*Problem to work on*
Both the line containing "to pole face" and the line containing "before = set(bpy.data.objects)" are to be reproduced exactly, along with every line between them, and nothing more.

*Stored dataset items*
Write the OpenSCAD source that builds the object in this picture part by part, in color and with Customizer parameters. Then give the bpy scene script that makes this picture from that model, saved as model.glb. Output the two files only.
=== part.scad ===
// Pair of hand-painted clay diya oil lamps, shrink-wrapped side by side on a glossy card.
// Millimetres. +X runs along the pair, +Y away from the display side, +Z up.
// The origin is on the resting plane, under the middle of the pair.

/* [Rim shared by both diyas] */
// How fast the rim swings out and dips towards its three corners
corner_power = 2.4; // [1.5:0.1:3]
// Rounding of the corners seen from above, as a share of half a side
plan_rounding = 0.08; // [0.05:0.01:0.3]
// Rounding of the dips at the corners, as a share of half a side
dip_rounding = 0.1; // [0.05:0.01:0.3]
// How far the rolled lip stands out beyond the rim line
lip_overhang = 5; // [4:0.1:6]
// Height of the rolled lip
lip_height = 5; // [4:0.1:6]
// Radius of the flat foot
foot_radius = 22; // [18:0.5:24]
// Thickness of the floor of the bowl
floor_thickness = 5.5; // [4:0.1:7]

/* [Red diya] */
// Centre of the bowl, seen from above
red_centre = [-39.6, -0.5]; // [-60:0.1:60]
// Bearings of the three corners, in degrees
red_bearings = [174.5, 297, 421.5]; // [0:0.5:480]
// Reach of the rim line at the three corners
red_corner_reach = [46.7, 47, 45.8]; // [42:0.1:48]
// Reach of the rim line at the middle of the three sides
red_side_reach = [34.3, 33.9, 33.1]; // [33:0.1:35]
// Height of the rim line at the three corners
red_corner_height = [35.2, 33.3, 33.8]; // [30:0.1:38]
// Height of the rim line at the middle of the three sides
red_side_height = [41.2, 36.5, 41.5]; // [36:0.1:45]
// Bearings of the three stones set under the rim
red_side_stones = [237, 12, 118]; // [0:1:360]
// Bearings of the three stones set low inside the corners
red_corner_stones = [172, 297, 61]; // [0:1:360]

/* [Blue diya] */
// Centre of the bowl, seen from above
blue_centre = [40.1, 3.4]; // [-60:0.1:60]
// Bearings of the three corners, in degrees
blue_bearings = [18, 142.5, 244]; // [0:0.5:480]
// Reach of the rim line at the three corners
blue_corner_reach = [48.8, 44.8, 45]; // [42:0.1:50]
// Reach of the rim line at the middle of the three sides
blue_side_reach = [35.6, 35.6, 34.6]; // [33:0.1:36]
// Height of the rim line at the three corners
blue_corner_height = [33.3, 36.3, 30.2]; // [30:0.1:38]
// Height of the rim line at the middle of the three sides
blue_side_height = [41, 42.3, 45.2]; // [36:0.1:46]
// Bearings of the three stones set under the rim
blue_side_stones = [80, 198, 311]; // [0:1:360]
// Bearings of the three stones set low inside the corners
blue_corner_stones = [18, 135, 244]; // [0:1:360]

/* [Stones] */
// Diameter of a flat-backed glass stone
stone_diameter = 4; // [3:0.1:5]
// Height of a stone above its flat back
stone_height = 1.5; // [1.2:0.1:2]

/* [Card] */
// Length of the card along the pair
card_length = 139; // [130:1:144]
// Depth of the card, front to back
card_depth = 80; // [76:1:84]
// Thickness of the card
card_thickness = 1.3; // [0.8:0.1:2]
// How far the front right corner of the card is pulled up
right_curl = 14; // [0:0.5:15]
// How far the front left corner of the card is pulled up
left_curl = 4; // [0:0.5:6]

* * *

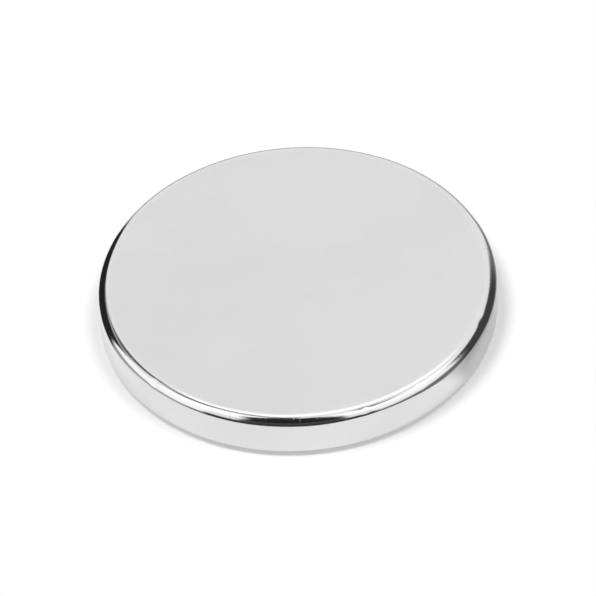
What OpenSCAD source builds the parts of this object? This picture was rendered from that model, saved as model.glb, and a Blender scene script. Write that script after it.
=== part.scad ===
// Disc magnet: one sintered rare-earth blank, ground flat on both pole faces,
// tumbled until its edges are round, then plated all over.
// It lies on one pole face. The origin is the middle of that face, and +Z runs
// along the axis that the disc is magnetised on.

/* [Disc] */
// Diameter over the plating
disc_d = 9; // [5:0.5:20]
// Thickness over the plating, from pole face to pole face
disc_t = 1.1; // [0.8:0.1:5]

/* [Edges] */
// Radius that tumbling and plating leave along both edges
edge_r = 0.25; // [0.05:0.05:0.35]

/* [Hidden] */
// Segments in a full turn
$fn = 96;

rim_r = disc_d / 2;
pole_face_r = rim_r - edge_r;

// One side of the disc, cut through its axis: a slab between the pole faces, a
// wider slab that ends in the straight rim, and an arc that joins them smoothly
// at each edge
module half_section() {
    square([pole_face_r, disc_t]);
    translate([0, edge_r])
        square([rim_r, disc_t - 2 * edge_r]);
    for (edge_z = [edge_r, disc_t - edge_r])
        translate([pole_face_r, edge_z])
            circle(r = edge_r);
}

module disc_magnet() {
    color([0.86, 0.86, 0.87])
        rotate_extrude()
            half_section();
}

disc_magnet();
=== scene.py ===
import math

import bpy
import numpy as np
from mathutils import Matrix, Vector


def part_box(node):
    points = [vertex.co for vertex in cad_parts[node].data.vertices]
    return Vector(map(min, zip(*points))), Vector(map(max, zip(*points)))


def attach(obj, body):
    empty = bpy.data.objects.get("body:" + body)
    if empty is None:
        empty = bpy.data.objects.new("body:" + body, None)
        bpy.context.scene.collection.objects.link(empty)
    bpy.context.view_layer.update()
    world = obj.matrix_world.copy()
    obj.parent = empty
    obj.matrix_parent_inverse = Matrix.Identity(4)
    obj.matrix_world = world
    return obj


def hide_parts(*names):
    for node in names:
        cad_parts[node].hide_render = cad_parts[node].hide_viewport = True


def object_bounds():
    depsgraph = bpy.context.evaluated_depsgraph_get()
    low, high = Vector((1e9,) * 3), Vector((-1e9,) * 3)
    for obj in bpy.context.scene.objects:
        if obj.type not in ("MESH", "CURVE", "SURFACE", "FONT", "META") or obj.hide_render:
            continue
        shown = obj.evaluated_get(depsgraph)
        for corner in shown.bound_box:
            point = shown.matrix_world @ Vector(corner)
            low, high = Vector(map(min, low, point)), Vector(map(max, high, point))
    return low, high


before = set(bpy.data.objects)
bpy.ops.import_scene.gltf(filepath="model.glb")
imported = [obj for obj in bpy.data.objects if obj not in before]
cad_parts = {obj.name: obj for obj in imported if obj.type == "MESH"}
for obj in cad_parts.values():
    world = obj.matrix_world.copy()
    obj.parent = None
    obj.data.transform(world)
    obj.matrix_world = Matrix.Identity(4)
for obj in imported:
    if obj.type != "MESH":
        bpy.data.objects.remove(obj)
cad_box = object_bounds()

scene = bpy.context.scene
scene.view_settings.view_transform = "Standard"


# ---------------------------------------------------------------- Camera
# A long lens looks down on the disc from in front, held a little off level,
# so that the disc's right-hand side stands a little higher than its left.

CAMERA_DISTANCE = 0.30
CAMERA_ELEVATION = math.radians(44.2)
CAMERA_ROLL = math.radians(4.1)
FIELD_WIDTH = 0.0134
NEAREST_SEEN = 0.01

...

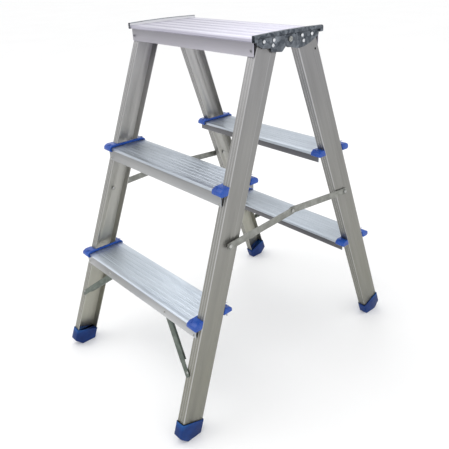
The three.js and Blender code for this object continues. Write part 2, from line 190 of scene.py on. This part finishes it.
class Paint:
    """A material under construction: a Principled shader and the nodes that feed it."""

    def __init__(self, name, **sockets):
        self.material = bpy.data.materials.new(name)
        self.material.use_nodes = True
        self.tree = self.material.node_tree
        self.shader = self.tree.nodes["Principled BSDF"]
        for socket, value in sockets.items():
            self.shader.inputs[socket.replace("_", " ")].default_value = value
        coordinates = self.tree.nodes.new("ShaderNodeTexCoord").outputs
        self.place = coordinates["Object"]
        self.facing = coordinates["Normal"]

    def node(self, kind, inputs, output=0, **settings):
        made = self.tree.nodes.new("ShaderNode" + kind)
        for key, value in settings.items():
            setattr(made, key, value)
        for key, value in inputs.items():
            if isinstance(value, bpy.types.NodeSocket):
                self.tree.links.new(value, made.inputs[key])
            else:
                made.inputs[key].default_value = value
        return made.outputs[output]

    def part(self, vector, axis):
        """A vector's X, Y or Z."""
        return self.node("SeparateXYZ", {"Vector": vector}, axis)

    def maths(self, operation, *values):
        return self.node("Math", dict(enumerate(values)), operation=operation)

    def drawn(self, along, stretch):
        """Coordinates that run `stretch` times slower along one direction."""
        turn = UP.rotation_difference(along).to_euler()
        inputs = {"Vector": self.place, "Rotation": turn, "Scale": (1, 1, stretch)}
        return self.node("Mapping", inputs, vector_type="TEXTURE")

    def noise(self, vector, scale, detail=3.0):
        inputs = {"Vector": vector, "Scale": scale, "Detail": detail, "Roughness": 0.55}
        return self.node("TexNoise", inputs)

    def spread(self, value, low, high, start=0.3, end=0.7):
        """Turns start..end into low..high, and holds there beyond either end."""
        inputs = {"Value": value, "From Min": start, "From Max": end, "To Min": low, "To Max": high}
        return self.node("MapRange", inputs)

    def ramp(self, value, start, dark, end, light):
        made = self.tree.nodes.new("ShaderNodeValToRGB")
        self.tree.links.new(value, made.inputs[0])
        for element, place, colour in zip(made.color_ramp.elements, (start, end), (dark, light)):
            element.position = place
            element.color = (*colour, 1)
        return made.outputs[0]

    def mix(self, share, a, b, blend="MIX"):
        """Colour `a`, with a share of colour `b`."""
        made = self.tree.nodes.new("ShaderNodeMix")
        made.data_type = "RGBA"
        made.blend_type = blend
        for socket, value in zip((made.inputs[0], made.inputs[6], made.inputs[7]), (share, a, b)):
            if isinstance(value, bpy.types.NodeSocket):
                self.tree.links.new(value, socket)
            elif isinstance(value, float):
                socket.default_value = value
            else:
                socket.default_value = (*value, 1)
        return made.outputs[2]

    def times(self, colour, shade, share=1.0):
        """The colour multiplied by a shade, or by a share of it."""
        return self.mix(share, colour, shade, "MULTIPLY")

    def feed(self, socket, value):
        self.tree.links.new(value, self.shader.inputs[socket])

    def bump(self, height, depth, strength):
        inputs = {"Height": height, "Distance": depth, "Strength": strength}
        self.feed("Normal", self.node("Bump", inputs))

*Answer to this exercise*
// Thickness over the plating, from pole face to pole face
disc_t = 1.1; // [0.8:0.1:5]

/* [Edges] */
// Radius that tumbling and plating leave along both edges
edge_r = 0.25; // [0.05:0.05:0.35]

/* [Hidden] */
// Segments in a full turn
$fn = 96;

rim_r = disc_d / 2;
pole_face_r = rim_r - edge_r;

// One side of the disc, cut through its axis: a slab between the pole faces, a
// wider slab that ends in the straight rim, and an arc that joins them smoothly
// at each edge
module half_section() {
    square([pole_face_r, disc_t]);
    translate([0, edge_r])
        square([rim_r, disc_t - 2 * edge_r]);
    for (edge_z = [edge_r, disc_t - edge_r])
        translate([pole_face_r, edge_z])
            circle(r = edge_r);
}

module disc_magnet() {
    color([0.86, 0.86, 0.87])
        rotate_extrude()
            half_section();
}

disc_magnet();
=== scene.py ===
import math

import bpy
import numpy as np
from mathutils import Matrix, Vector


def part_box(node):
    points = [vertex.co for vertex in cad_parts[node].data.vertices]
    return Vector(map(min, zip(*points))), Vector(map(max, zip(*points)))


def attach(obj, body):
    empty = bpy.data.objects.get("body:" + body)
    if empty is None:
        empty = bpy.data.objects.new("body:" + body, None)
        bpy.context.scene.collection.objects.link(empty)
    bpy.context.view_layer.update()
    world = obj.matrix_world.copy()
    obj.parent = empty
    obj.matrix_parent_inverse = Matrix.Identity(4)
    obj.matrix_world = world
    return obj


def hide_parts(*names):
    for node in names:
        cad_parts[node].hide_render = cad_parts[node].hide_viewport = True


def object_bounds():
    depsgraph = bpy.context.evaluated_depsgraph_get()
    low, high = Vector((1e9,) * 3), Vector((-1e9,) * 3)
    for obj in bpy.context.scene.objects:
        if obj.type not in ("MESH", "CURVE", "SURFACE", "FONT", "META") or obj.hide_render:
            continue
        shown = obj.evaluated_get(depsgraph)
        for corner in shown.bound_box:
            point = shown.matrix_world @ Vector(corner)
            low, high = Vector(map(min, low, point)), Vector(map(max, high, point))
    return low, high


before = set(bpy.data.objects)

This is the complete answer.